Altiere to face election opposition
Thomas Altiere
Jim Phillips
By Ed Runyan
WARREN
Jim Phillips, 60, a retired 36-year employee of the Trumbull County Sheriff’s Office, announced Monday he plans to challenge Sheriff Tom Altiere next year for the Democratic nomination for sheriff.
Phillips, who served as chief of detectives for 15 years, retired from the department in June 2009 and has worked as a detective for Hartford Township since then.
Altiere, who has been sheriff 19 years, said he plans to run for re-election next year. His current term expires at the end of 2012.
“I’m trying to return the sheriff’s office back into a professional unit,” Phillips said Monday at a press conference in Courthouse Square. “I believe the professionalism of the sheriff’s office in the past few years has lessened, mainly because of morale over leadership, lack of training.”
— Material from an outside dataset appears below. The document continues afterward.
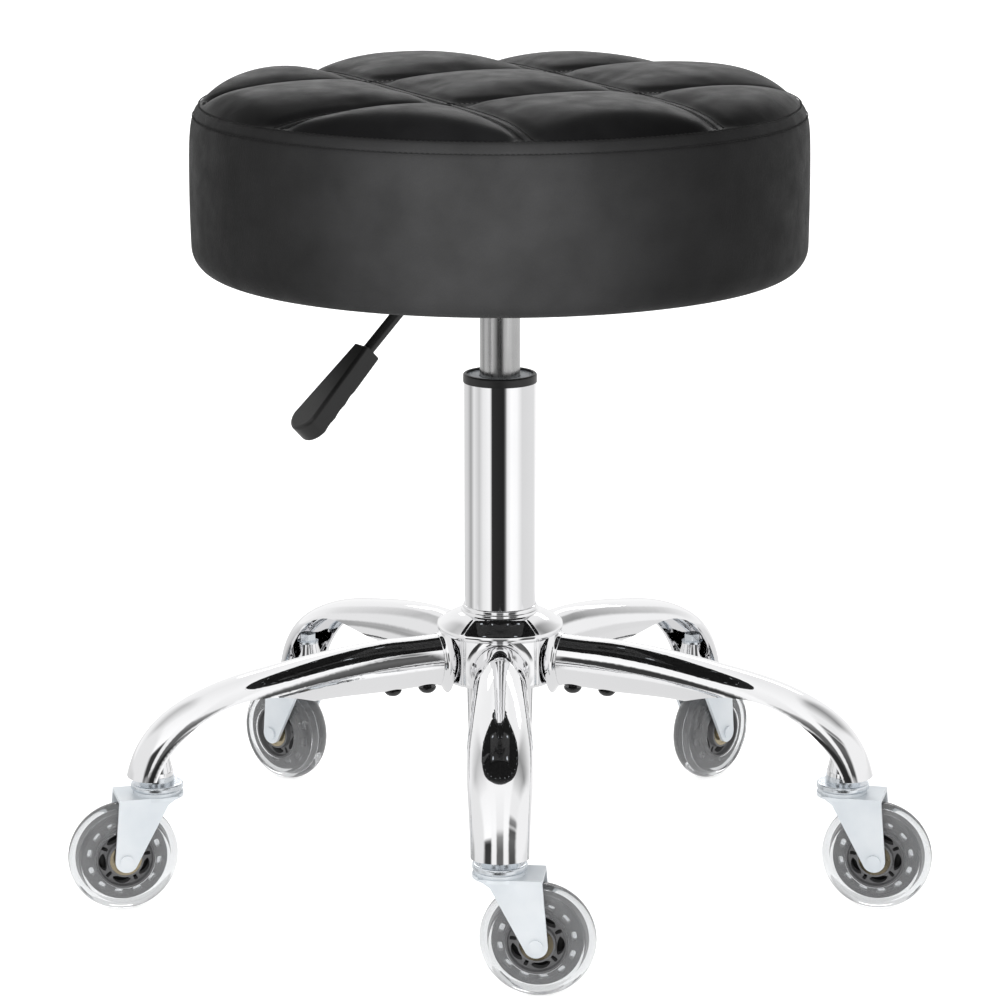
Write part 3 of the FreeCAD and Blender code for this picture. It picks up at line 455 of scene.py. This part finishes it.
def make_paints():
    PAINTS.update({
        "band": leatherette("leatherette_band", (0.009, 0.009, 0.0091), (0.0125, 0.0125, 0.0127),
                            roughness=0.5, gloss=0.075, grain=1.0),
        # The top's pads use the band's leatherette with a darker colour: painted shade on the top of the seat.
        "pads": leatherette("leatherette_top_painted_shade", (0.002, 0.002, 0.0021), (0.004, 0.004, 0.0042),
                            roughness=0.35, gloss=0.029, grain=0.3),
        "thread": moulded("thread", (0.002, 0.002, 0.002), 0.8, 0.0001),
        "foam": moulded("foam", (0.6, 0.56, 0.4), 0.9, 0.0006),
        "plywood": plywood(),
        "felt": felt(),
        "chrome": polished("chrome", (0.93, 0.93, 0.94), 0.035),
        "zinc": zinc_plate(),
        "bolt_zinc": brushed("bolt_zinc", (0.8, 0.84, 0.88), 0.22, (1, 1, 1)),
        "satin": brushed("satin_steel", (0.58, 0.58, 0.58), 0.26, (1, 1, 0.02)),
        "brass": brushed("bearing_steel", (0.5, 0.43, 0.3), 0.25, (0.15, 0.15, 0.15)),
        "black_steel": moulded("black_steel", (0.006, 0.006, 0.006), 0.3),
        "black_plastic": moulded("black_plastic", (0.006, 0.006, 0.006), 0.36, 0.00006),
        "black_rubber": moulded("black_rubber", (0.012, 0.012, 0.012), 0.6),
        "core": moulded("core_plastic", (0.115, 0.115, 0.118), 0.3),
        "urethane": clear_urethane(),
    })


# the paint of each material slot in the record
NODE_PAINTS = {
    "black_leatherette": "band", "foam": "foam", "plywood": "plywood", "black_felt": "felt",
    "zinc_steel": "zinc", "black_steel": "black_steel", "satin_steel": "satin",
    "black_plastic": "black_plastic", "black_rubber": "black_rubber", "chrome": "chrome",
    "grey_plastic": "core", "clear_polyurethane": "urethane", "bearing_steel": "brass",
}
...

Phillips said he’s been told that on more than one occasion recently, Trumbull County deputies have contacted victims of crime over the phone to write an initial report rather than take information in person. One of the instances was for a burglary, Phillips said.
Altiere said deputies sometimes make such a call for minor situations sicj as a damaged mailbox, but he doesn’t believe deputies ever handle a burglary that way.
“You can’t blame Sheriff Altiere for everything, but I blame the appointments he’s made,” Phillips said of Altiere’s top assistants. Phillips declined to name anyone.
As for the number of sheriff employees who have been fired and convicted on criminal charges in recent years, Phillips said Altiere has been “reactionary” in dealing with misbehavior after it happens. Better than that would be to more fully investigate potential employees before they are hired, including physical testing, and to provide better supervision to prevent bad behavior.
“Good supervision stops a problem before it escalates,” Phillips said. “Right now the response is reactive.”
Among the most recent incidents involving sheriff’s employees are three corrections officers charged criminally last year for eavesdropping on supervisors by using an intercom system.
Two of the three have been convicted in common pleas court on misdemeanor charges. The third awaits trial.
Altiere said it’s untrue that morale within the department is bad or that the department fails to properly screen employees prior to hiring.
Altiere said guarding inmates for eight hours a day is a difficult job, “like babysitting sometimes,” and can cause people to act inappropriately, but there’s little that management can do to stop such misbehavior.